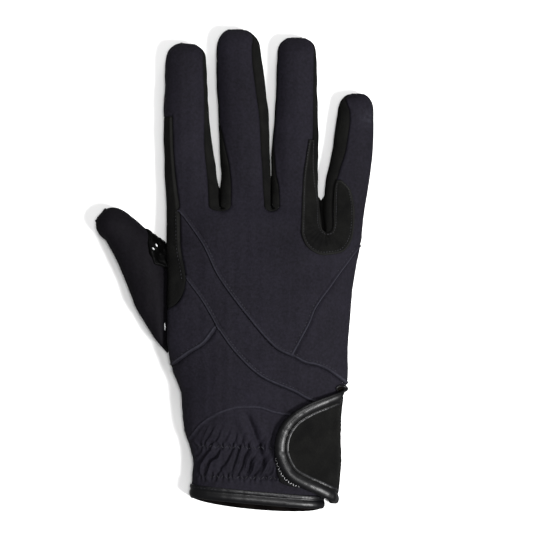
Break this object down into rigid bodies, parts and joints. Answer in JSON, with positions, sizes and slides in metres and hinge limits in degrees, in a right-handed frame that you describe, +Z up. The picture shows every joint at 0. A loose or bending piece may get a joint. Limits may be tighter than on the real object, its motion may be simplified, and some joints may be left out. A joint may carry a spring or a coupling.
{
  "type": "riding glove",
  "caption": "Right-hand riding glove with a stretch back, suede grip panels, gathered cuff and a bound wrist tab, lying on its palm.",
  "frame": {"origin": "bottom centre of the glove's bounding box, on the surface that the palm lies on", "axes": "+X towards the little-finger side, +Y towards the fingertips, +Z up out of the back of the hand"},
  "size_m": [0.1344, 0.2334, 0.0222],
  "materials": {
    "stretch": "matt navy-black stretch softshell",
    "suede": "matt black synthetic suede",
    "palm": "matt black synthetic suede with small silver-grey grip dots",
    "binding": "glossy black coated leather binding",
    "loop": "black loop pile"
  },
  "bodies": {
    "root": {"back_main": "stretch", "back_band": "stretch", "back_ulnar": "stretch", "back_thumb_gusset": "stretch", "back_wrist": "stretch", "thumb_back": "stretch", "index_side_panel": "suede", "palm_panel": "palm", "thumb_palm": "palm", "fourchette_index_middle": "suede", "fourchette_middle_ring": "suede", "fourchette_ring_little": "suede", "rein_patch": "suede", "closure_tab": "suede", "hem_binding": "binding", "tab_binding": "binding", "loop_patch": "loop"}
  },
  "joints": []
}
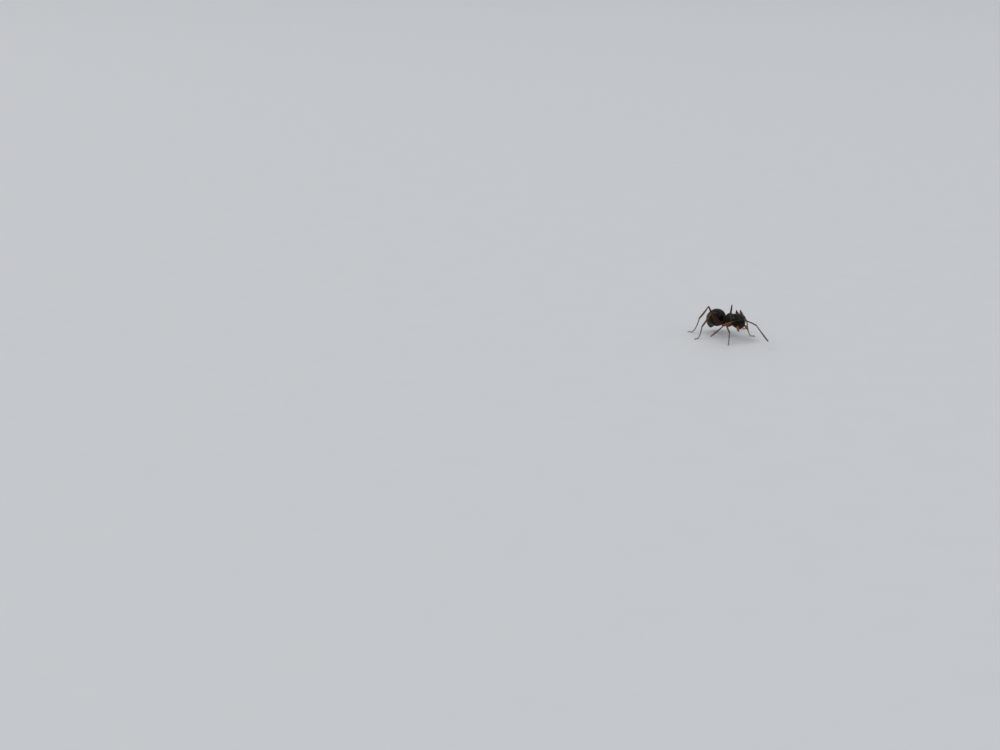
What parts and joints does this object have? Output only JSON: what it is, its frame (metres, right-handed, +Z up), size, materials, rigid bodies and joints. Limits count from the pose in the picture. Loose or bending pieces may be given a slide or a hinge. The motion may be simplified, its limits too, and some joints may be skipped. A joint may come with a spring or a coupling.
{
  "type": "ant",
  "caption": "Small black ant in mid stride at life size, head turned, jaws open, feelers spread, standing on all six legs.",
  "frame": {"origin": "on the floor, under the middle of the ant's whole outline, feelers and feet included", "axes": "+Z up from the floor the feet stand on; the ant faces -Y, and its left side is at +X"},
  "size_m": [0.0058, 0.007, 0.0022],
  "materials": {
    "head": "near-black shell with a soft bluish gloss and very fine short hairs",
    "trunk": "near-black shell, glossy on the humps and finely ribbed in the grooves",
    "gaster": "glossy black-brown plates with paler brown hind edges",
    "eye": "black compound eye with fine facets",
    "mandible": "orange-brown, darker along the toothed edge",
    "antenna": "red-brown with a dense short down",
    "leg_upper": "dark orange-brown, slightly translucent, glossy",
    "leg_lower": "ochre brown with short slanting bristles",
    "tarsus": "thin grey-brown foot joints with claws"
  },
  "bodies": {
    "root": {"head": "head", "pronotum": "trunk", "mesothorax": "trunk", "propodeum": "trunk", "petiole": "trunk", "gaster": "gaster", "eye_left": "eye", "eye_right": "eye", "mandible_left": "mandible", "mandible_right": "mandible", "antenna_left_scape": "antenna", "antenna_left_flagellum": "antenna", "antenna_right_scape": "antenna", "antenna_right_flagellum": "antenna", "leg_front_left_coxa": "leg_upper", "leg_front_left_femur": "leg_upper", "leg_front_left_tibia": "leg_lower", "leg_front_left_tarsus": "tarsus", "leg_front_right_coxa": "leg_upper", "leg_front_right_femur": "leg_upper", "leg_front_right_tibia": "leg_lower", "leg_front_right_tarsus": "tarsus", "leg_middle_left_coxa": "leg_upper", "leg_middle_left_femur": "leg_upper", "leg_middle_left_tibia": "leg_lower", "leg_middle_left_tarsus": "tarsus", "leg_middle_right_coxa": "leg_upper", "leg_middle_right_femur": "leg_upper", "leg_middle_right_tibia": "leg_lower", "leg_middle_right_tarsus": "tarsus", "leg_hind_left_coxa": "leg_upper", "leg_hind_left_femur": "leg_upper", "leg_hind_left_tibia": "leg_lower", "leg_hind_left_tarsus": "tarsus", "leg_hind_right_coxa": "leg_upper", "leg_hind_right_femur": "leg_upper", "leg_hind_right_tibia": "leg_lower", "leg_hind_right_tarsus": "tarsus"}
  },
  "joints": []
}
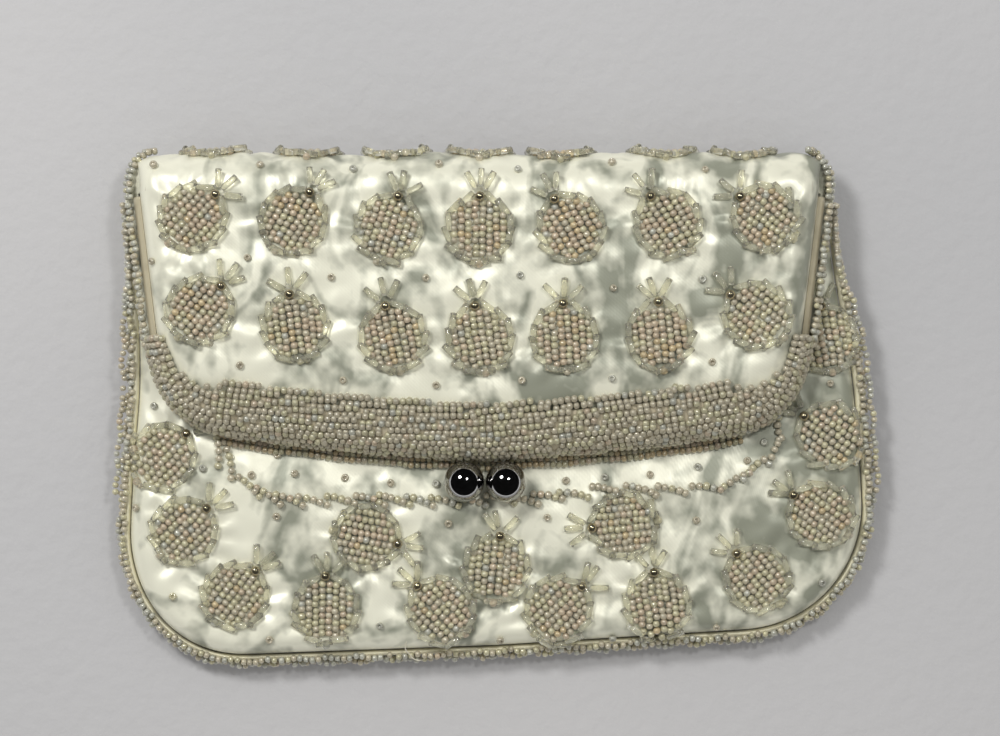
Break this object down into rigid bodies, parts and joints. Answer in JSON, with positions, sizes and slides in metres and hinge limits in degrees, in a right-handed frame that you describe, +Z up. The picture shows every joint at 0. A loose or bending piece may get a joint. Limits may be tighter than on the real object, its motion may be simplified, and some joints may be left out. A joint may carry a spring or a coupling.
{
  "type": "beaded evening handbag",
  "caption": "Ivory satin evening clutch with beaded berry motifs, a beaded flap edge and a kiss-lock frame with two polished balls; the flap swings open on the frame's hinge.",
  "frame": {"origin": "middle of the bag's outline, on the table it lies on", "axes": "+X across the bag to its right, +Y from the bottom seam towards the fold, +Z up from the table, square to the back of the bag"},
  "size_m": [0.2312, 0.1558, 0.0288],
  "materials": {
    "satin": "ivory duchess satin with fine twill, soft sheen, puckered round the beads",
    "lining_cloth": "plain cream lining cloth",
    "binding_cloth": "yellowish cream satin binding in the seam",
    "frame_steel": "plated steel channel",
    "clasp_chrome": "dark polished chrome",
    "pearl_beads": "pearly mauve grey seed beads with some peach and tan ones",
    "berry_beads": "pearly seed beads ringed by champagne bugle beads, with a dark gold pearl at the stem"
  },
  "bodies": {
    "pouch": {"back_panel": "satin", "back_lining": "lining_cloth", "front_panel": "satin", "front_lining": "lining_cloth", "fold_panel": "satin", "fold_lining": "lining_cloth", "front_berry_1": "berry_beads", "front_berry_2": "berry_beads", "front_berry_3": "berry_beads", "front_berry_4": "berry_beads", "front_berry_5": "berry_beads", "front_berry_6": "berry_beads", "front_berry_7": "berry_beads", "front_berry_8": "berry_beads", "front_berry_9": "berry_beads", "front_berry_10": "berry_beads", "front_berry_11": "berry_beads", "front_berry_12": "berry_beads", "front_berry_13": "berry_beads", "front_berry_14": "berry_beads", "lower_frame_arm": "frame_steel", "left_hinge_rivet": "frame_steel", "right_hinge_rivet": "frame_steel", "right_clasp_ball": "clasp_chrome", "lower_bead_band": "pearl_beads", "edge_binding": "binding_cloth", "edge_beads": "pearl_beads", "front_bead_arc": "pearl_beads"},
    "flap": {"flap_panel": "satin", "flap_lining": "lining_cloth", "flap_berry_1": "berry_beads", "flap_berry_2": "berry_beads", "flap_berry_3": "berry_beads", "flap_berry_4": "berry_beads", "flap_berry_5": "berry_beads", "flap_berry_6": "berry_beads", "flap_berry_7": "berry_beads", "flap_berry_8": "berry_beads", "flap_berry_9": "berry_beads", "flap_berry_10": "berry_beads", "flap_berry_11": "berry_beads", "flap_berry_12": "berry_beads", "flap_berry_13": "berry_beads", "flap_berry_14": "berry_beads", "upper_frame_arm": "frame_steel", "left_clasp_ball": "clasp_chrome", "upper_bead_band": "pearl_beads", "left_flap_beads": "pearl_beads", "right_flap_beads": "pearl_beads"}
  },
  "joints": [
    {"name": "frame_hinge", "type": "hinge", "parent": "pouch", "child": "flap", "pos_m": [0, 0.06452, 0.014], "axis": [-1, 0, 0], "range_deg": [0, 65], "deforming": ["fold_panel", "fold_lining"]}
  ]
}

■ ■ ■ ■ ■ ■ ■

JOB -
Print all the data exactly.

RESULT OF THE TASK -
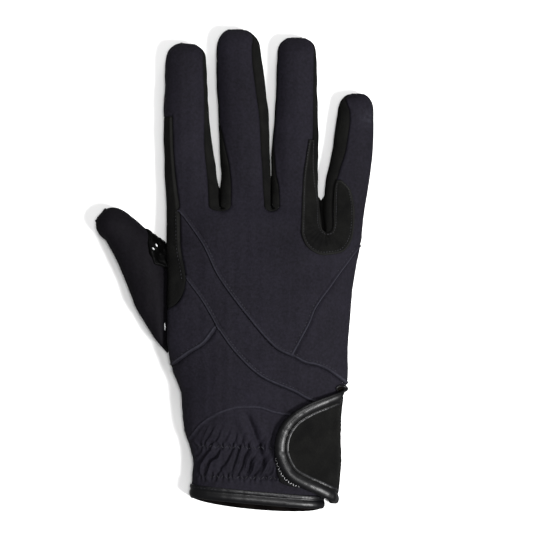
Break this object down into rigid bodies, parts and joints. Answer in JSON, with positions, sizes and slides in metres and hinge limits in degrees, in a right-handed frame that you describe, +Z up. The picture shows every joint at 0. A loose or bending piece may get a joint. Limits may be tighter than on the real object, its motion may be simplified, and some joints may be left out. A joint may carry a spring or a coupling.
{
  "type": "riding glove",
  "caption": "Right-hand riding glove with a stretch back, suede grip panels, gathered cuff and a bound wrist tab, lying on its palm.",
  "frame": {"origin": "bottom centre of the glove's bounding box, on the surface that the palm lies on", "axes": "+X towards the little-finger side, +Y towards the fingertips, +Z up out of the back of the hand"},
  "size_m": [0.1344, 0.2334, 0.0222],
  "materials": {
    "stretch": "matt navy-black stretch softshell",
    "suede": "matt black synthetic suede",
    "palm": "matt black synthetic suede with small silver-grey grip dots",
    "binding": "glossy black coated leather binding",
    "loop": "black loop pile"
  },
  "bodies": {
    "root": {"back_main": "stretch", "back_band": "stretch", "back_ulnar": "stretch", "back_thumb_gusset": "stretch", "back_wrist": "stretch", "thumb_back": "stretch", "index_side_panel": "suede", "palm_panel": "palm", "thumb_palm": "palm", "fourchette_index_middle": "suede", "fourchette_middle_ring": "suede", "fourchette_ring_little": "suede", "rein_patch": "suede", "closure_tab": "suede", "hem_binding": "binding", "tab_binding": "binding", "loop_patch": "loop"}
  },
  "joints": []
}
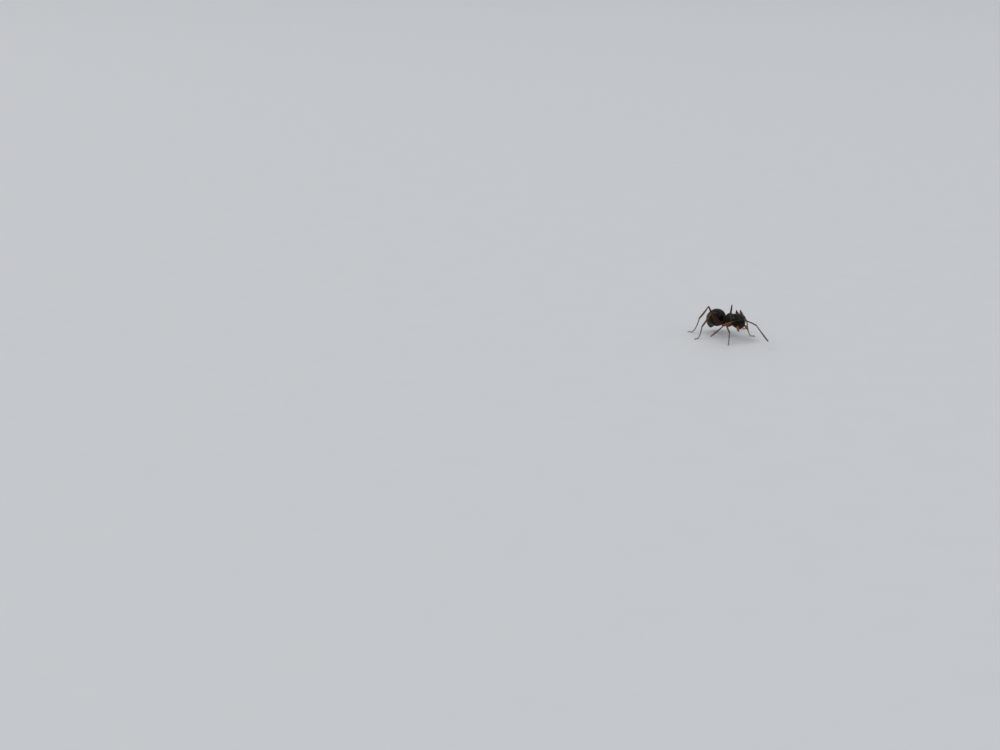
What parts and joints does this object have? Output only JSON: what it is, its frame (metres, right-handed, +Z up), size, materials, rigid bodies and joints. Limits count from the pose in the picture. Loose or bending pieces may be given a slide or a hinge. The motion may be simplified, its limits too, and some joints may be skipped. A joint may come with a spring or a coupling.
{
  "type": "ant",
  "caption": "Small black ant in mid stride at life size, head turned, jaws open, feelers spread, standing on all six legs.",
  "frame": {"origin": "on the floor, under the middle of the ant's whole outline, feelers and feet included", "axes": "+Z up from the floor the feet stand on; the ant faces -Y, and its left side is at +X"},
  "size_m": [0.0058, 0.007, 0.0022],
  "materials": {
    "head": "near-black shell with a soft bluish gloss and very fine short hairs",
    "trunk": "near-black shell, glossy on the humps and finely ribbed in the grooves",
    "gaster": "glossy black-brown plates with paler brown hind edges",
    "eye": "black compound eye with fine facets",
    "mandible": "orange-brown, darker along the toothed edge",
    "antenna": "red-brown with a dense short down",
    "leg_upper": "dark orange-brown, slightly translucent, glossy",
    "leg_lower": "ochre brown with short slanting bristles",
    "tarsus": "thin grey-brown foot joints with claws"
  },
  "bodies": {
    "root": {"head": "head", "pronotum": "trunk", "mesothorax": "trunk", "propodeum": "trunk", "petiole": "trunk", "gaster": "gaster", "eye_left": "eye", "eye_right": "eye", "mandible_left": "mandible", "mandible_right": "mandible", "antenna_left_scape": "antenna", "antenna_left_flagellum": "antenna", "antenna_right_scape": "antenna", "antenna_right_flagellum": "antenna", "leg_front_left_coxa": "leg_upper", "leg_front_left_femur": "leg_upper", "leg_front_left_tibia": "leg_lower", "leg_front_left_tarsus": "tarsus", "leg_front_right_coxa": "leg_upper", "leg_front_right_femur": "leg_upper", "leg_front_right_tibia": "leg_lower", "leg_front_right_tarsus": "tarsus", "leg_middle_left_coxa": "leg_upper", "leg_middle_left_femur": "leg_upper", "leg_middle_left_tibia": "leg_lower", "leg_middle_left_tarsus": "tarsus", "leg_middle_right_coxa": "leg_upper", "leg_middle_right_femur": "leg_upper", "leg_middle_right_tibia": "leg_lower", "leg_middle_right_tarsus": "tarsus", "leg_hind_left_coxa": "leg_upper", "leg_hind_left_femur": "leg_upper", "leg_hind_left_tibia": "leg_lower", "leg_hind_left_tarsus": "tarsus", "leg_hind_right_coxa": "leg_upper", "leg_hind_right_femur": "leg_upper", "leg_hind_right_tibia": "leg_lower", "leg_hind_right_tarsus": "tarsus"}
  },
  "joints": []
}
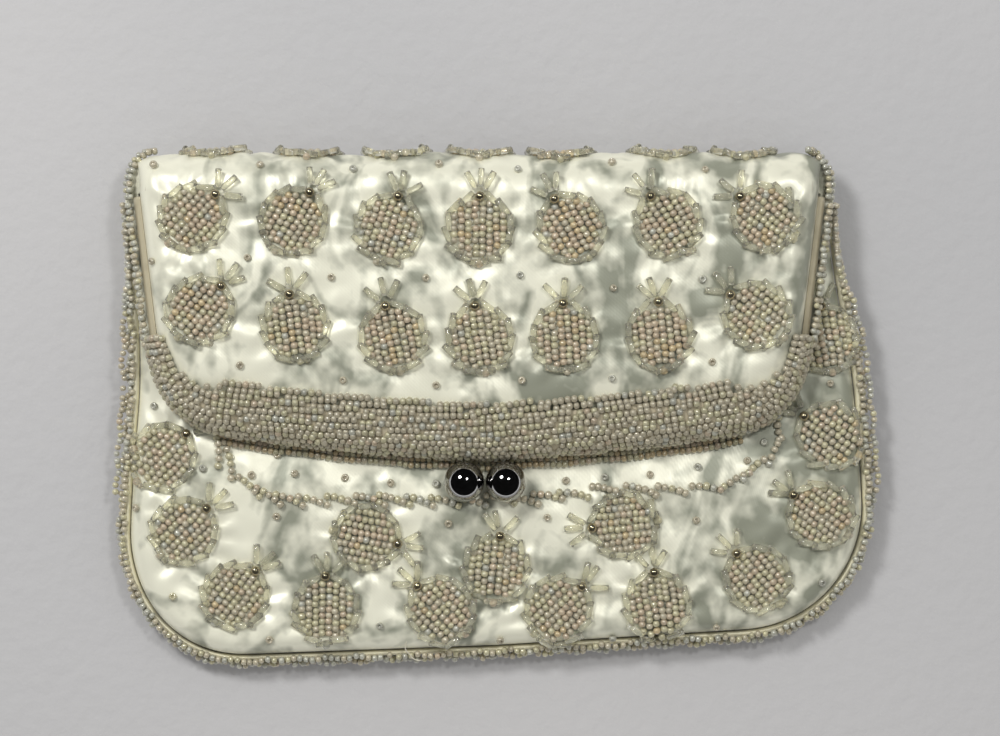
Break this object down into rigid bodies, parts and joints. Answer in JSON, with positions, sizes and slides in metres and hinge limits in degrees, in a right-handed frame that you describe, +Z up. The picture shows every joint at 0. A loose or bending piece may get a joint. Limits may be tighter than on the real object, its motion may be simplified, and some joints may be left out. A joint may carry a spring or a coupling.
{
  "type": "beaded evening handbag",
  "caption": "Ivory satin evening clutch with beaded berry motifs, a beaded flap edge and a kiss-lock frame with two polished balls; the flap swings open on the frame's hinge.",
  "frame": {"origin": "middle of the bag's outline, on the table it lies on", "axes": "+X across the bag to its right, +Y from the bottom seam towards the fold, +Z up from the table, square to the back of the bag"},
  "size_m": [0.2312, 0.1558, 0.0288],
  "materials": {
    "satin": "ivory duchess satin with fine twill, soft sheen, puckered round the beads",
    "lining_cloth": "plain cream lining cloth",
    "binding_cloth": "yellowish cream satin binding in the seam",
    "frame_steel": "plated steel channel",
    "clasp_chrome": "dark polished chrome",
    "pearl_beads": "pearly mauve grey seed beads with some peach and tan ones",
    "berry_beads": "pearly seed beads ringed by champagne bugle beads, with a dark gold pearl at the stem"
  },
  "bodies": {
    "pouch": {"back_panel": "satin", "back_lining": "lining_cloth", "front_panel": "satin", "front_lining": "lining_cloth", "fold_panel": "satin", "fold_lining": "lining_cloth", "front_berry_1": "berry_beads", "front_berry_2": "berry_beads", "front_berry_3": "berry_beads", "front_berry_4": "berry_beads", "front_berry_5": "berry_beads", "front_berry_6": "berry_beads", "front_berry_7": "berry_beads", "front_berry_8": "berry_beads", "front_berry_9": "berry_beads", "front_berry_10": "berry_beads", "front_berry_11": "berry_beads", "front_berry_12": "berry_beads", "front_berry_13": "berry_beads", "front_berry_14": "berry_beads", "lower_frame_arm": "frame_steel", "left_hinge_rivet": "frame_steel", "right_hinge_rivet": "frame_steel", "right_clasp_ball": "clasp_chrome", "lower_bead_band": "pearl_beads", "edge_binding": "binding_cloth", "edge_beads": "pearl_beads", "front_bead_arc": "pearl_beads"},
    "flap": {"flap_panel": "satin", "flap_lining": "lining_cloth", "flap_berry_1": "berry_beads", "flap_berry_2": "berry_beads", "flap_berry_3": "berry_beads", "flap_berry_4": "berry_beads", "flap_berry_5": "berry_beads", "flap_berry_6": "berry_beads", "flap_berry_7": "berry_beads", "flap_berry_8": "berry_beads", "flap_berry_9": "berry_beads", "flap_berry_10": "berry_beads", "flap_berry_11": "berry_beads", "flap_berry_12": "berry_beads", "flap_berry_13": "berry_beads", "flap_berry_14": "berry_beads", "upper_frame_arm": "frame_steel", "left_clasp_ball": "clasp_chrome", "upper_bead_band": "pearl_beads", "left_flap_beads": "pearl_beads", "right_flap_beads": "pearl_beads"}
  },
  "joints": [
    {"name": "frame_hinge", "type": "hinge", "parent": "pouch", "child": "flap", "pos_m": [0, 0.06452, 0.014], "axis": [-1, 0, 0], "range_deg": [0, 65], "deforming": ["fold_panel", "fold_lining"]}
  ]
}